- Genre: News program Political journalism
- Presented by: Donny Deutsch
- Country of origin: United States
- Original language: English

Production
- Production location: New York City
- Camera setup: Multi-camera
- Running time: 60 minutes

Original release
- Network: MSNBC
- Release: May 4 – August 17, 2019

= Saturday Night Politics with Donny Deutsch =

American television program

Saturday Night Politics with Donny Deutsch is an American politics program hosted by Donny Deutsch and airing on Saturday night at 8 PM eastern time on MSNBC. The program first aired in May 2019 as part of MSNBC's expansion of its weekend programming. Following the August 17, 2019, show, MSNBC and Deutsch announced that the show would not be returning in spite of strong ratings in its time slot.

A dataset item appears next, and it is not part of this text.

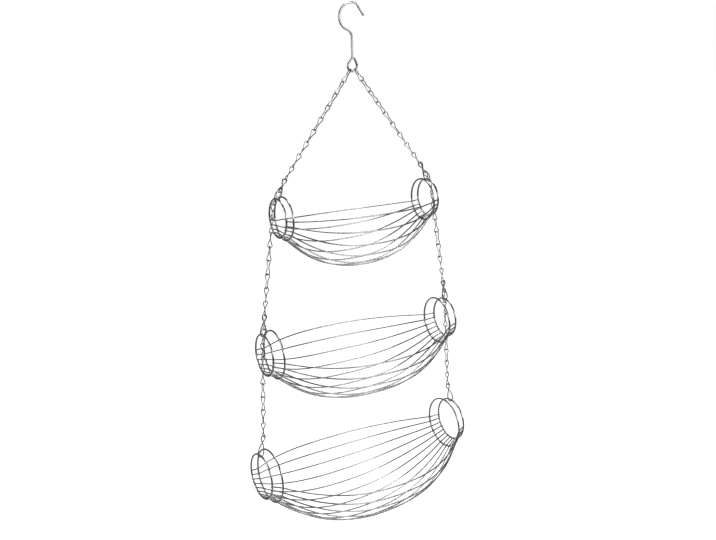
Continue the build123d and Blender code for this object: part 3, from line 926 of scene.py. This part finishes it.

Deutsch previously was the host of The Big Idea with Donny Deutsch (2004–2008) on sister network CNBC. Deutsch also has been a frequent guest on the MSNBC programs Morning Joe and Deadline: White House.

==Format and programming==
The show was "billed as an interview program with Deutsch interviewing politicians and newsmakers in a one-on-one format, a break from cable news normal fare of punditry panels."

The program was shot in MSNBC's Studio 3A, the home of Morning Joe and Deadline: White House.

The first episode of Saturday Night Politics with Donny Deutsch included interviews with 2020 presidential candidate Pete Buttigieg and shoe designer Steve Madden.

Other guests included 2020 Democratic presidential candidate Cory Booker, former United States Representative Barney Frank, and CNBC host Jim Cramer.

===Reaction from President Trump===
On the night of June 8, 2019, U.S. President Donald Trump tweeted reactions to the show. He wrote that Deutsch's show "is a disaster" and that Deutsch's claim that he was friends with Trump is "false." He also stated that Deutsch is "a total Loser." Shortly after this, Trump tweeted again that "I know it is not at all ‘Presidential’ to hit back at the Corrupt Media" but that "Problem is, if you don’t hit back, people believe the Fake News is true."

==Ratings==
The first episode of the show drew 919,000 viewers, placing second for the time slot, ahead of CNN Newsroom but behind Fox News' Watters' World. In the first eight weeks on the air, Deutsch's Saturday Night Politics averaged just 74,000 viewers in the 25–54 demographic bracket.